Over 1,000 firefighters are struggling to control wildfires at the Chernobyl nuclear disaster site despite high-winds that threaten to send radioactive smoke to nearby residents as well as neighboring countries.
The fire has been burning since April 3. It was successfully extinguished but fires cropped up again on Tuesday. Aerial firefighting equipment including helicopters and airplanes were brought in to fight the blaze earlier this week but high-winds are preventing these elements from being utilized in new blazes that have flared up. The fires are reportedly blazing less than one mile from the remains of the nuclear power plant.
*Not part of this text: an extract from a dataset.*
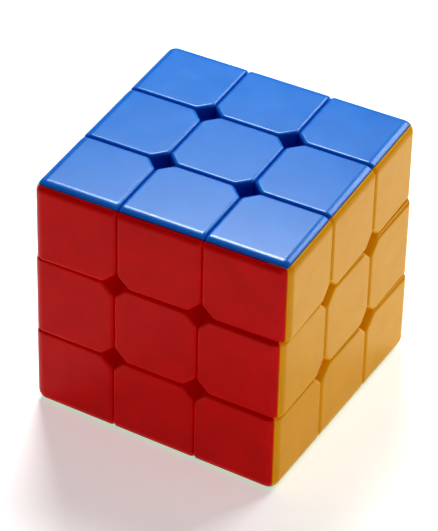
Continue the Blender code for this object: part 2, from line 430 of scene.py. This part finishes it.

The mass fire in the #Chernobyl Zone has died down thanks to firefighters — and also a heavy rainfall overnight into April 14.
Looks like we finally can breathe a sigh of relief. pic.twitter.com/zGZgKODgIH
— Illia Ponomarenko (@IAPonomarenko) April 14, 2020
☣ People are asked not to go outside and close all the windows. pic.twitter.com/xb8RWyU7by
— ISCResearch (@ISCResearch) April 17, 2020
Chernobyl was home to a Soviet nuclear power plant which exploded on 26 April 1986 during an emergency drill that was botched, leading to an explosion and the meltdown of its number four reactor. It is still considered the worst peace-time nuclear disaster in history. Though it is uncertain how many deaths can be attributed to the disaster, the estimates range from 4,000-9,000 in former Soviet states to 16,000 fatalities when assessing the total continent of Europe.
The Ukrainian government downplayed any risk of nuclear contamination due to the fires.
“The radioactive background in Kiev and the Kiev region is within normal limits,” Volodymyr Demchuk, director of the Emergency Response Department, said in a video statement.
A one thousand square mile exclusion zone was established around the reactor after the accident. The zone is largely unpopulated, although about 200 people have remained despite orders to leave. There is considerable residual radiation in the surrounding area and experts fear that a fire in the heavily forested area could spread the nuclear contamination.